2024: What are you doing with 16GB RAM and 300% CPU at 5.4GHz?
- Running some random process introduced with Windows 11 that adds literally nothing to the users experience other than heat and fan noise
I mean, the taskbar, start menu and file explorer header is written in react native
Wait seriously? I’d have assumed it would at least be written in .NET or something and not fucking JavaScript.
That flashing colon between hour and minute is rendered server-side! What a masterpiece!
Also, games went from writing the most cleverly optimized code you’ve ever seen to squeeze every last drop of compute power out of a 6502 CPU all while fitting on a ROM cartridge to not giving a single shit about any sort of efficiency, blowing up the install size with unused and duplicated assets, and literally making fun of anyone without the latest highest end computer for being poor.
Ah, back when game development was managed by game developers who were gamers themselves and prioritized quality over min-maxing shareholder profits…

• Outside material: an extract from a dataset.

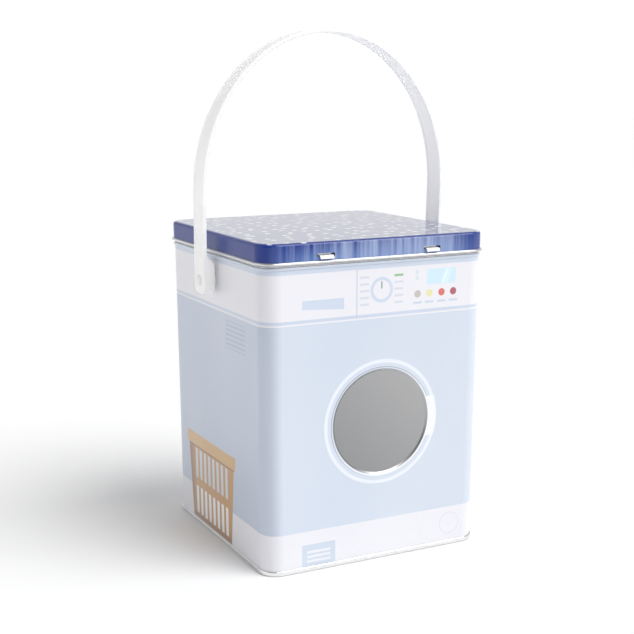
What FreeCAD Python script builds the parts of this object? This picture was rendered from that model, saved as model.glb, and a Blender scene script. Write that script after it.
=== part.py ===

Or another way to look at it, is that it was the market takeover phase of capitalism where capitalists are willing to operate at a loss to corner the market and create their own monopolies (see Nintendo, Google, Facebook, Amazon, etc). But once market grow stalls out they switch to the milking phase or enshitification phase of capitalism where they prioritize profits over everything else
I know it’s a one-of-a-kind game, but it still amazes me that Roller Coaster Tycoon released in 1999, a game where you could have hundreds of NPCs on screen at a time, unique events and sound effects for each of those NPCs, physics simulations of roller coasters and rides, terrain manipulation, and it was all runnable on pretty basic hardware at that time. Today’s AAA games could never. I’m glad some indie games are still carrying the torch for small, efficient games that people can play on any hardware though.
It’s a different world now though. I could go into detail of the differences, but suffice to say you cannot compare them.
Having said that, Windows lately seems to just be slow on very modern systems for no reason I can ascertain.
I swapped back to Linux as primary os a few weeks ago and it’s just so snappy in terms of ui responsiveness. It’s not better in every way. But for sure I never sit waiting for windows to decide to show me the context menu for an item in explorer.
Anyway in short, the main reason for the difference with old and new computer systems is the necessary abstraction.
That’s complete nonsense I’m afraid. While abstractions are necessary, the bloat of modern software absolutely isn’t. A lot of the bloat isn’t fundamental, but a result of things growing through accretion, and people papering over legacy designs instead of starting fresh.
The selection pressures of the industry do not favor efficiency. Software developers are able to write inefficient software and rely on hardware getting faster. Meanwhile, hardware manufacturers benefit from bloated software because it creates demand for new hardware.
Phones are a perfect example of this in action. Most of the essential apps on the phone haven’t changed in any significant way in over a decade. Yet, they continue getting less and less performant without any visible benefit for the user. Imagine if instead, hardware stayed the same and people focused on optimizing software to be more efficient over the past decade.
Except it’s not nonsense. I’ve worked in development through both eras. You need to develop in an abstracted way because there are so many variations on hardware to deal with.
There is bloating for sure, and of course. A lot is because it’s usually much better to use an existing library than reinvent the wheel. And the library needs to cover many other use cases than your own. I encountered this myself, where I used a Web library to work with releases on forgejo, had it working generally, but then saw there was a library for it. The boilerplate to make the library work was more than I did to just make the Web requests.
But that’s mostly size. The bloat in terms of speed is mostly in the operating system I think and hardware abstraction. Not libraries by and large.
I’m also going to say legacy systems being papered over doesn’t always make things slower. Where I work, I’ve worked on our legacy system for decades. But on the current product for probably the past 5-10. We still sell both. The legacy system is not the slower system.
You’re making the fallacy of equating abstractions with inefficiency. Abstractions are indeed useful, and they make it possible to express higher level concepts easily. However, most of inefficiency we have in modern tech stacks doesn’t come from the need for abstraction. It comes from the fact that these stacks evolved over many decades, and things were bolted on as the need arose. This is even a problem at a hardware level now https://queue.acm.org/detail.cfm?id=3212479
The problem isn’t that legacy systems are themselves inefficient, it’s with the fact that things have been bolted on top of them now to do things that were never envisioned originally, to provide backwards compatibility, and so on. Take something like Windows as an example that can still run DOS programs from the 80s. The amount of layers you have in the stack is mind blowing.
Completely unconnected to OP, but oh fuck do I hate that Microsoft Excel couldn’t open two documents side by side before like 2017. They all opened in one instance of the app unless you launch another as an admin, and it even screamed at you that it can’t open files with the same name. W?T?F?
Check out KolibriOS. It’s a tiny modern operating system written in assembly.